Just three ingredients in this autumn-to-winter salad and a go-to simple salad dressing of mayo, vinegar, mustard, and nutritional yeast. About the persimmon: A Fuyu persimmon is meant to be eaten raw and looks like a squat, flattened tomato. If you can’t find a Fuyu persimmon, you can substitute a favorite apple variety.
Ingredients
- kale, preferably Tuscan (aka dinosaur, lacinato, or Cavolo nero), center ribs removed and leaves cut into ribbons
- kosher salt
- Fuyu persimmon, cut into small pieces
- toasted, unsalted pecan pieces
- vegan mayonnaise
- white balsamic vinegar or vinegar of choice
- Dijon mustard or mustard of choice
- nutritional yeast
Method
- Place the kale in a colander.

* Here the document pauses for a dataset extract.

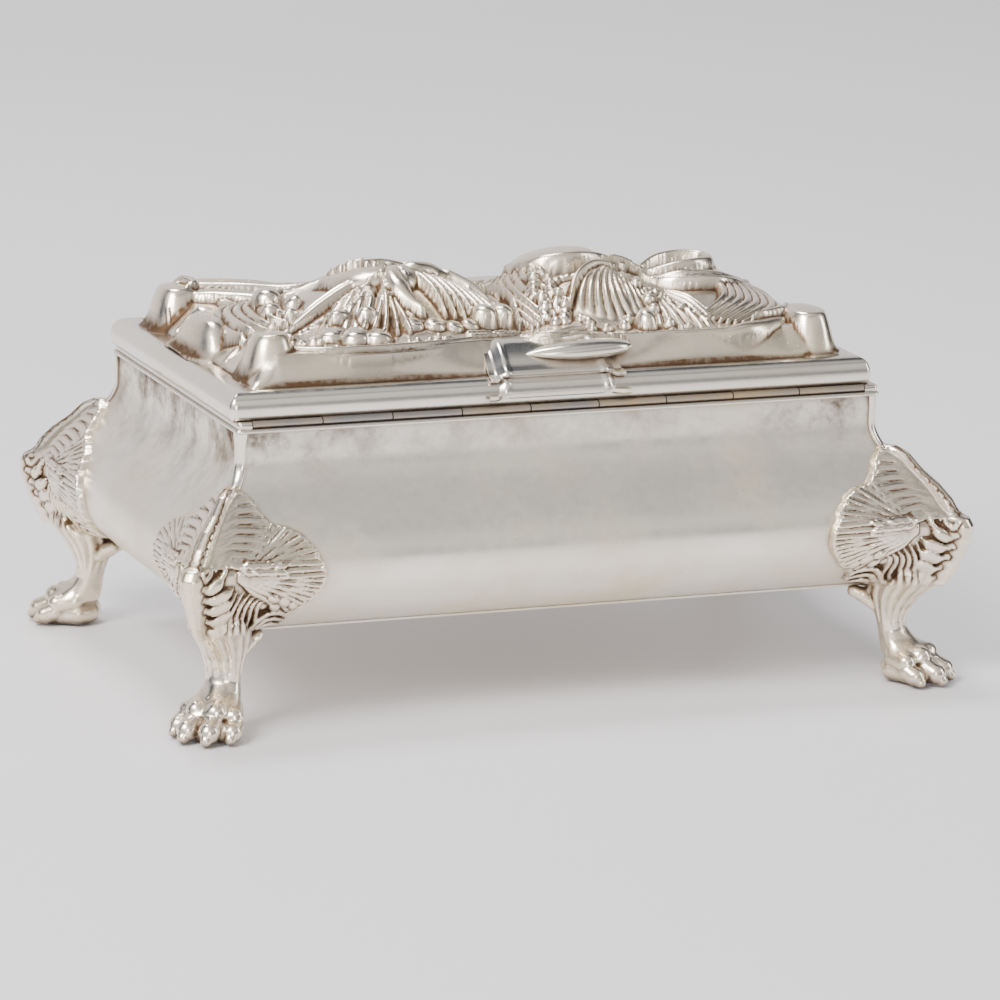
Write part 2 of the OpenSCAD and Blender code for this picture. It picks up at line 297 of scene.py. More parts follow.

Sprinkle with some salt. Massage the salt into the kale until the kale wilts and turns a shade darker. Rinse thoroughly and drain. (Alternatively, place the kale and salt in a salad spinner, massage, wash, and then spin, if desired.) Transfer to a large bowl. Add the persimmon and pecans and toss to combine.
- To prepare the salad dressing, whisk the mayonnaise, vinegar, mustard, and nutritional yeast in a separate bowl and pour over the kale mixture or mix directly into the salad ingredients. Toss thoroughly.
- Taste and adjust the seasoning, toss again, and serve.